» Required task
Every line in the listing is to be echoed verbatim.

◆ ◆ ◆ ◆ ◆

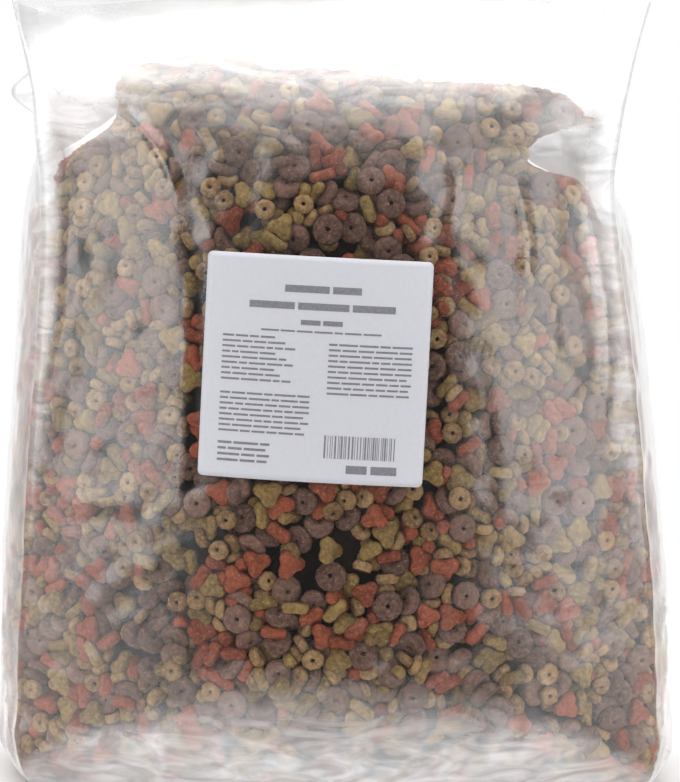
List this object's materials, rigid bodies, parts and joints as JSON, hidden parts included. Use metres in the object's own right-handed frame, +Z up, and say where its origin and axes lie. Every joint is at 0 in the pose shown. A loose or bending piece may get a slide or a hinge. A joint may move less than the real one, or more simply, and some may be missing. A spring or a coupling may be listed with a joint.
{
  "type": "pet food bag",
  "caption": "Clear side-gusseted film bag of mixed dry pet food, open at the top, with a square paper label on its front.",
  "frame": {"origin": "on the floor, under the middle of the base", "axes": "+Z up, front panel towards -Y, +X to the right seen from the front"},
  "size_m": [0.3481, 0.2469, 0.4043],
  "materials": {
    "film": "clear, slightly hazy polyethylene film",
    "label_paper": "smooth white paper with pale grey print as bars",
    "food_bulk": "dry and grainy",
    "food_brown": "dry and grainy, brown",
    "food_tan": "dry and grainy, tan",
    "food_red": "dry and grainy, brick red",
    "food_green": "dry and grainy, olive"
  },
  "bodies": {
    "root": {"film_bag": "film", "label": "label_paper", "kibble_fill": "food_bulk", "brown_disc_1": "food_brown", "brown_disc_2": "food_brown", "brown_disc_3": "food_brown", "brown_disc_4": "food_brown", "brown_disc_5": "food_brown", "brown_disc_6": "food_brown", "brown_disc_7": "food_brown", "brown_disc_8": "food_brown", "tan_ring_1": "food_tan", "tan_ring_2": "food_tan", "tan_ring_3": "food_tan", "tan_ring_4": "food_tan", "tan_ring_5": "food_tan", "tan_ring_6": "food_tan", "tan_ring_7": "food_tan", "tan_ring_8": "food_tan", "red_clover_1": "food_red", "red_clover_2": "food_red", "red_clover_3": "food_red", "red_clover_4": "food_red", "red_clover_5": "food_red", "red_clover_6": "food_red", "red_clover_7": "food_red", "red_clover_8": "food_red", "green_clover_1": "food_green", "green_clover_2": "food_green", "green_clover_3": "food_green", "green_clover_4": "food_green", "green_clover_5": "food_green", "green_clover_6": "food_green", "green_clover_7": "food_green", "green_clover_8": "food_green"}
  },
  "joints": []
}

◆ ◆ ◆ ◆ ◆

» Output below
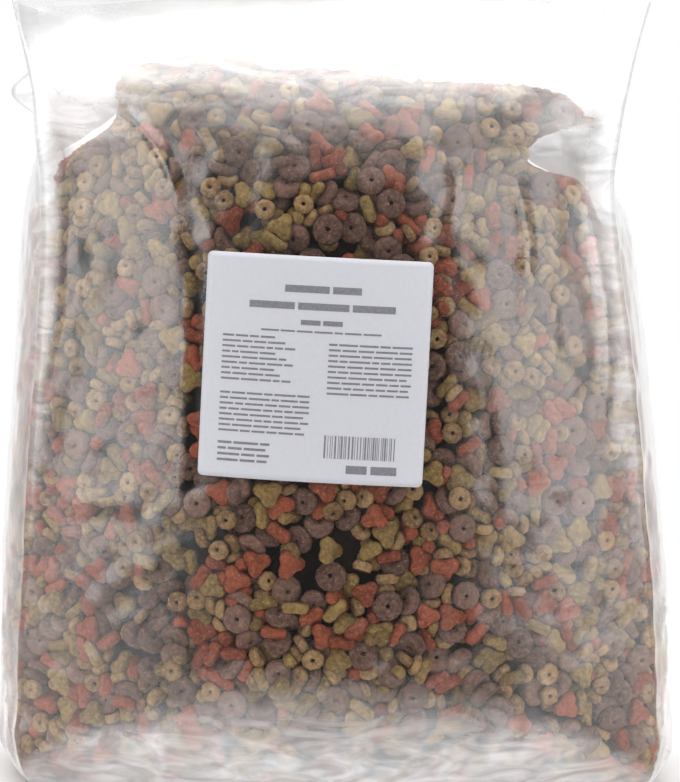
List this object's materials, rigid bodies, parts and joints as JSON, hidden parts included. Use metres in the object's own right-handed frame, +Z up, and say where its origin and axes lie. Every joint is at 0 in the pose shown. A loose or bending piece may get a slide or a hinge. A joint may move less than the real one, or more simply, and some may be missing. A spring or a coupling may be listed with a joint.
{
  "type": "pet food bag",
  "caption": "Clear side-gusseted film bag of mixed dry pet food, open at the top, with a square paper label on its front.",
  "frame": {"origin": "on the floor, under the middle of the base", "axes": "+Z up, front panel towards -Y, +X to the right seen from the front"},
  "size_m": [0.3481, 0.2469, 0.4043],
  "materials": {
    "film": "clear, slightly hazy polyethylene film",
    "label_paper": "smooth white paper with pale grey print as bars",
    "food_bulk": "dry and grainy",
    "food_brown": "dry and grainy, brown",
    "food_tan": "dry and grainy, tan",
    "food_red": "dry and grainy, brick red",
    "food_green": "dry and grainy, olive"
  },
  "bodies": {
    "root": {"film_bag": "film", "label": "label_paper", "kibble_fill": "food_bulk", "brown_disc_1": "food_brown", "brown_disc_2": "food_brown", "brown_disc_3": "food_brown", "brown_disc_4": "food_brown", "brown_disc_5": "food_brown", "brown_disc_6": "food_brown", "brown_disc_7": "food_brown", "brown_disc_8": "food_brown", "tan_ring_1": "food_tan", "tan_ring_2": "food_tan", "tan_ring_3": "food_tan", "tan_ring_4": "food_tan", "tan_ring_5": "food_tan", "tan_ring_6": "food_tan", "tan_ring_7": "food_tan", "tan_ring_8": "food_tan", "red_clover_1": "food_red", "red_clover_2": "food_red", "red_clover_3": "food_red", "red_clover_4": "food_red", "red_clover_5": "food_red", "red_clover_6": "food_red", "red_clover_7": "food_red", "red_clover_8": "food_red", "green_clover_1": "food_green", "green_clover_2": "food_green", "green_clover_3": "food_green", "green_clover_4": "food_green", "green_clover_5": "food_green", "green_clover_6": "food_green", "green_clover_7": "food_green", "green_clover_8": "food_green"}
  },
  "joints": []
}